%%
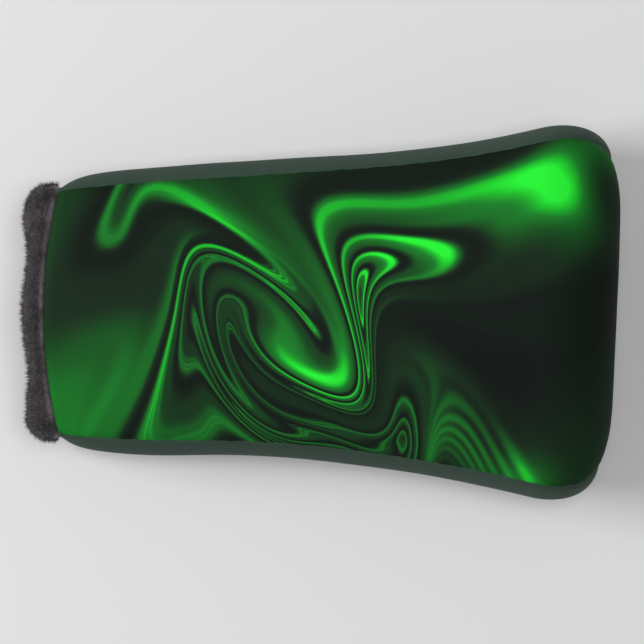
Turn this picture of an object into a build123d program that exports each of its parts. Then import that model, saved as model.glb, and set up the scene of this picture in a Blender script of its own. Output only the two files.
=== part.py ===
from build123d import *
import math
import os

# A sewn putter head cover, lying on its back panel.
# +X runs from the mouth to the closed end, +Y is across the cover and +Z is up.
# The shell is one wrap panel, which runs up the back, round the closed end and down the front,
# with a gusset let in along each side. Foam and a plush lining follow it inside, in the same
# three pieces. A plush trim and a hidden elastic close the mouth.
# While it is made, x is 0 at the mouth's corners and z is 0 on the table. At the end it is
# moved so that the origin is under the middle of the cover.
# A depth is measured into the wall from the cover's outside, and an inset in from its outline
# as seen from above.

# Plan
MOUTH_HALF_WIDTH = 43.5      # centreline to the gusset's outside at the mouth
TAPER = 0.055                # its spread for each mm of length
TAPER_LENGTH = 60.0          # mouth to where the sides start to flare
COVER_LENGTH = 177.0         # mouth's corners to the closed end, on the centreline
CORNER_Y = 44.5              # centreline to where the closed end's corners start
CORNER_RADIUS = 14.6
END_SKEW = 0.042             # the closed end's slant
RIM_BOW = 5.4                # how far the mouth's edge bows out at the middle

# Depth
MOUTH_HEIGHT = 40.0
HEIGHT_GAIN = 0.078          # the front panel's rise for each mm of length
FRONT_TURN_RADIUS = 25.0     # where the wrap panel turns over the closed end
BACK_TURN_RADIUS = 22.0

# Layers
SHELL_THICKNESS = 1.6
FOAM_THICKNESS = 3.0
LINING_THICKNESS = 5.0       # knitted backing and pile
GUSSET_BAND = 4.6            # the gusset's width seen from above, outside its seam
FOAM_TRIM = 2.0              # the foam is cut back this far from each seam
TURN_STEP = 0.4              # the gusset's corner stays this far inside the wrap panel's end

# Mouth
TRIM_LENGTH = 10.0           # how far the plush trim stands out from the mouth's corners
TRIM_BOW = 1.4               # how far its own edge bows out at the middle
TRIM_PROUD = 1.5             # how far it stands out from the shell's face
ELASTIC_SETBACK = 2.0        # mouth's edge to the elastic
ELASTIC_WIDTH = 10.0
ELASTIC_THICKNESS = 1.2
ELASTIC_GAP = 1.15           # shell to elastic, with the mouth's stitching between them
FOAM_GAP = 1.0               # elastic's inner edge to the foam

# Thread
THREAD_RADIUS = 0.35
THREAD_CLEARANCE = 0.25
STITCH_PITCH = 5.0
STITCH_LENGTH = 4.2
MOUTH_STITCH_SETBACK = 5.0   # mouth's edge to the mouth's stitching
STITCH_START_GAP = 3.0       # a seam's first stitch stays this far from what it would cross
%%
Your task
Output the full listing without altering anything.

Expected answer
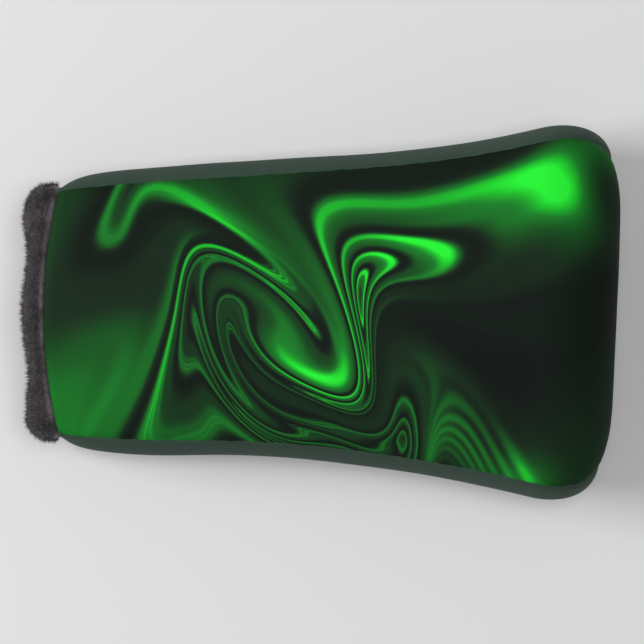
Turn this picture of an object into a build123d program that exports each of its parts. Then import that model, saved as model.glb, and set up the scene of this picture in a Blender script of its own. Output only the two files.
=== part.py ===
from build123d import *
import math
import os

# A sewn putter head cover, lying on its back panel.
# +X runs from the mouth to the closed end, +Y is across the cover and +Z is up.
# The shell is one wrap panel, which runs up the back, round the closed end and down the front,
# with a gusset let in along each side. Foam and a plush lining follow it inside, in the same
# three pieces. A plush trim and a hidden elastic close the mouth.
# While it is made, x is 0 at the mouth's corners and z is 0 on the table. At the end it is
# moved so that the origin is under the middle of the cover.
# A depth is measured into the wall from the cover's outside, and an inset in from its outline
# as seen from above.

# Plan
MOUTH_HALF_WIDTH = 43.5      # centreline to the gusset's outside at the mouth
TAPER = 0.055                # its spread for each mm of length
TAPER_LENGTH = 60.0          # mouth to where the sides start to flare
COVER_LENGTH = 177.0         # mouth's corners to the closed end, on the centreline
CORNER_Y = 44.5              # centreline to where the closed end's corners start
CORNER_RADIUS = 14.6
END_SKEW = 0.042             # the closed end's slant
RIM_BOW = 5.4                # how far the mouth's edge bows out at the middle

# Depth
MOUTH_HEIGHT = 40.0
HEIGHT_GAIN = 0.078          # the front panel's rise for each mm of length
FRONT_TURN_RADIUS = 25.0     # where the wrap panel turns over the closed end
BACK_TURN_RADIUS = 22.0

# Layers
SHELL_THICKNESS = 1.6
FOAM_THICKNESS = 3.0
LINING_THICKNESS = 5.0       # knitted backing and pile
GUSSET_BAND = 4.6            # the gusset's width seen from above, outside its seam
FOAM_TRIM = 2.0              # the foam is cut back this far from each seam
TURN_STEP = 0.4              # the gusset's corner stays this far inside the wrap panel's end

# Mouth
TRIM_LENGTH = 10.0           # how far the plush trim stands out from the mouth's corners
TRIM_BOW = 1.4               # how far its own edge bows out at the middle
TRIM_PROUD = 1.5             # how far it stands out from the shell's face
ELASTIC_SETBACK = 2.0        # mouth's edge to the elastic
ELASTIC_WIDTH = 10.0
ELASTIC_THICKNESS = 1.2
ELASTIC_GAP = 1.15           # shell to elastic, with the mouth's stitching between them
FOAM_GAP = 1.0               # elastic's inner edge to the foam

# Thread
THREAD_RADIUS = 0.35
THREAD_CLEARANCE = 0.25
STITCH_PITCH = 5.0
STITCH_LENGTH = 4.2
MOUTH_STITCH_SETBACK = 5.0   # mouth's edge to the mouth's stitching
STITCH_START_GAP = 3.0       # a seam's first stitch stays this far from what it would cross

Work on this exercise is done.